La Christina, le Guadalquivir, l’Alameda del Duque, Italica, l’Alcazar more, sont sans doute des choses fort curieuses ; mais la véritable merveille de Séville est sa cathédrale, qui reste en effet un édifice surprenant, même après la cathédrale de Burgos, de Tolède, et la mosquée de Cordoue. — Le chapitre qui en ordonna la construction résuma son plan dans cette phrase : « Élevons un monument qui fasse croire à la postérité que nous étions fous. » À la bonne heure, voilà un programme large et bien entendu ; ayant ainsi carte blanche, les artistes firent des prodiges, et les chanoines, pour accélérer l’achèvement de l’édifice, abandonnèrent toutes leurs rentes, ne se réservant que le strict nécessaire pour vivre.
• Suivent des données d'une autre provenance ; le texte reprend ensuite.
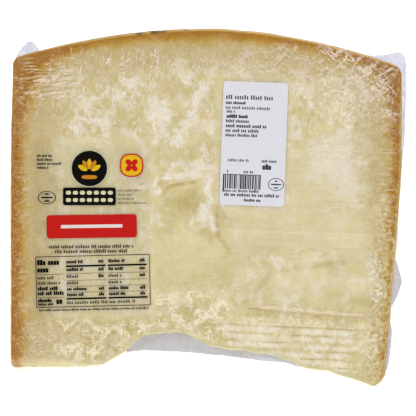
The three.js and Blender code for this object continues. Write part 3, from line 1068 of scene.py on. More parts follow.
class Graph:
    """A node tree that is filled by short calls."""

    def __init__(self, tree: NodeTree) -> None:
        """Clears the tree that is to be filled."""
        self.tree = tree
        tree.nodes.clear()

    def add(self, kind: str, feeds: dict | None = None, **settings: object) -> bpy.types.Node:
        """Adds a node.

        Args:
            kind: The node's class, without ShaderNode.
            feeds: For each input, by name or number, a value or the output that feeds it.
            **settings: The node's own settings.

        Returns:
            The node.
        """
        node = self.tree.nodes.new(kind if kind.startswith("NodeGroup") else "ShaderNode" + kind)
        for name, value in settings.items():
            setattr(node, name, value)
        self.feed(node, feeds or {})
        return node

    def feed(self, node: bpy.types.Node, feeds: dict) -> None:
        """Sets some of a node's inputs.

        Args:
            node: The node.
            feeds: For each input, by name or number, a value or the output that feeds it.
        """
        for name, value in feeds.items():
            socket = node.inputs[name]
            if isinstance(value, Socket):
                self.tree.links.new(value, socket)
            elif socket.type == "RGBA":
                socket.default_value = (*value, 1.0)
            else:
                socket.default_value = value

    def math(self, operation: str, *values: object, clamp: bool = False) -> Socket:
        """A sum on numbers or outputs."""
        node = self.add("Math", dict(enumerate(values)), operation=operation, use_clamp=clamp)
        return node.outputs[0]

    def times(self, first: object, *others: object) -> Socket:
        """The product of several numbers or outputs."""
        for other in others:
            first = self.math("MULTIPLY", first, other)
        return first

    def scaled(self, value: object, factor: object, plus: object, clamp: bool = False) -> Socket:
        """A number or output times a factor, plus another."""
        return self.math("MULTIPLY_ADD", value, factor, plus, clamp=clamp)

    def mix(self, share: object, first: object, second: object, blend: str = "MIX") -> Socket:
        """Two colours mixed: the first at share 0, the second at 1."""
        node = self.add("Mix", {0: share, 6: first, 7: second}, data_type="RGBA", blend_type=blend)
        return node.outputs[2]

    def curve(self, value: object, low: float, high: float) -> Socket:
        """Smooth step of an output from low to high."""
        feeds = {"Value": value, "From Min": low, "From Max": high}
        return self.add("MapRange", feeds, interpolation_type="SMOOTHSTEP").outputs["Result"]

    def ramp(self, value: object, stops: Sequence[tuple[float, Colour]]) -> Socket:
        """Colours along a number.

        Args:
            value: The number.
            stops: Places from 0 to 1, rising, each with its colour.

        Returns:
            The colour.
        """
        node = self.add("ValToRGB", {"Fac": value})
        elements = node.color_ramp.elements
        for element, (place, colour) in zip(elements, (stops[0], stops[-1])):
            element.position = place
            element.color = (*colour, 1.0)
        for place, colour in stops[1:-1]:
            elements.new(place).color = (*colour, 1.0)
        return node.outputs["Color"]

    def noise(self, vector: object, size: float, detail: float = 3.0, warp: float = 0.0) -> Socket:
        """Noise with features of a size in mm, from 0 to 1."""
        feeds = {"Vector": vector, "Scale": 1.0 / (size * MM), "Detail": detail, "Distortion": warp}
        return self.add("TexNoise", feeds).outputs["Fac"]

    def read(self, name: str) -> Socket:
        """A number painted on the mesh."""
        return self.add("Attribute", attribute_name=name).outputs["Fac"]

    def face_space(self) -> Socket:
        """Place in the object, turned so that Y runs up the shown face and Z out of it."""
        place = self.add("TexCoord").outputs["Object"]
        turn = (-WEDGE_ANGLE, 0.0, 0.0)
        return self.add("Mapping", {"Vector": place, "Rotation": turn}).outputs["Vector"]

    def stretch(
        self, vector: object, scale: tuple[float, float, float], turn: float = 0.0, kind: str = "POINT",
    ) -> Socket:
        """A place scaled along each axis, turned about Z by an angle in degrees."""
        feeds = {"Vector": vector, "Scale": scale, "Rotation": (0.0, 0.0, math.radians(turn))}
        return self.add("Mapping", feeds, vector_type=kind).outputs["Vector"]

    def drawn_out(self, vector: object, long: float, turn: float) -> Socket:
        """A place in which what is drawn comes out long times as long, towards an angle in degrees."""
        return self.stretch(vector, (long, 1.0, 1.0), turn, "TEXTURE")

    def bump(self, height: object, strength: float, reach: float = 0.5) -> Socket:
        """A normal from a height of 0 to 1, reach mm high."""
        feeds = {"Height": height, "Strength": strength, "Distance": reach * MM}
        return self.add("Bump", feeds).outputs["Normal"]

    def group(self, tree: NodeTree, feeds: dict) -> bpy.types.Node:
        """A shared effect with its own values."""
        return self.add("Group", feeds, node_tree=tree)

    def output(self, shader: Socket) -> None:
        """Ends the material."""
        self.add("OutputMaterial", {"Surface": shader})


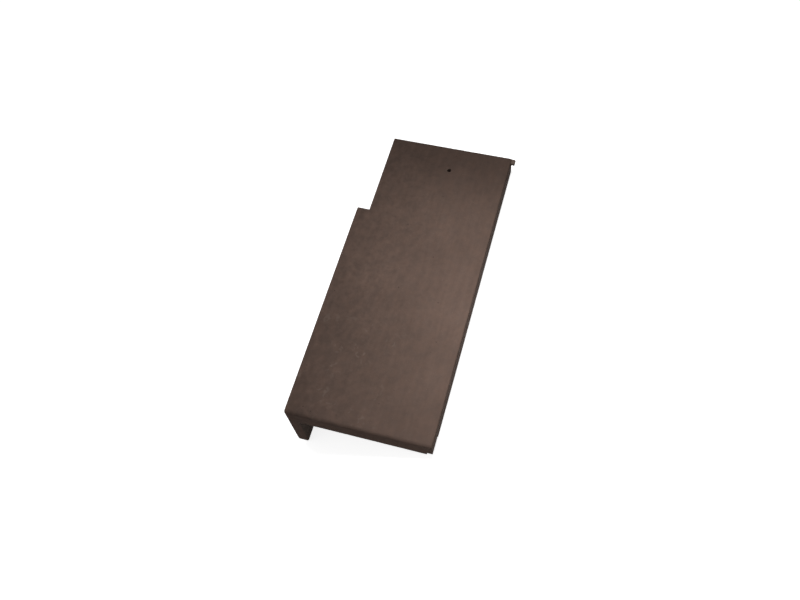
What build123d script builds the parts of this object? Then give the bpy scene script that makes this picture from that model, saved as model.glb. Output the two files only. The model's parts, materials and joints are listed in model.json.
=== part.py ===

Ô trois fois saints chanoines ! dormez doucement sous votre dalle, à l’ombre de votre cathédrale chérie, tandis que votre ame se prélasse au paradis dans une stalle probablement moins bien sculptée que celle de votre chœur !

Les pagodes hindoues les plus effrénées et les plus monstrueusement prodigieuses n’approchent pas de la cathédrale de Séville. C’est une montagne creuse, une vallée renversée ; Notre-Dame de Paris se promènerait la tête haute dans la nef du milieu, qui est d’une élévation épouvantable ; des piliers gros comme des tours, et qui paraissent frêles à faire frémir, s’élancent du sol ou retombent des voûtes comme les stalactites d’une grotte de géans. Les quatre nefs latérales, quoique moins hautes, pourraient abriter des églises avec leur clocher. Le retablo, ou maître-autel, avec ses escaliers, ses superpositions d’architectures, ses files de statues entassées par étage, est à lui seul un édifice immense : il monte presque jusqu’à la voûte. Le cierge pascal, grand comme un mât de vaisseau, pèse deux mille cinquante livres. Le chandelier de bronze qui le supporte est une espèce de colonne de la place Vendôme ; il est copié sur le chandelier du temple de Jérusalem, ainsi qu’on le voit figuré sur les bas-reliefs de l’arc de Titus ; tout est dans cette proportion grandiose. Il se brûle par an dans la cathédrale vingt mille livres de cire et autant d’huile ; le vin qui sert à la consommation du saint sacrifice s’élève à la quantité effrayante de dix-huit mille sept cent cinquante litres.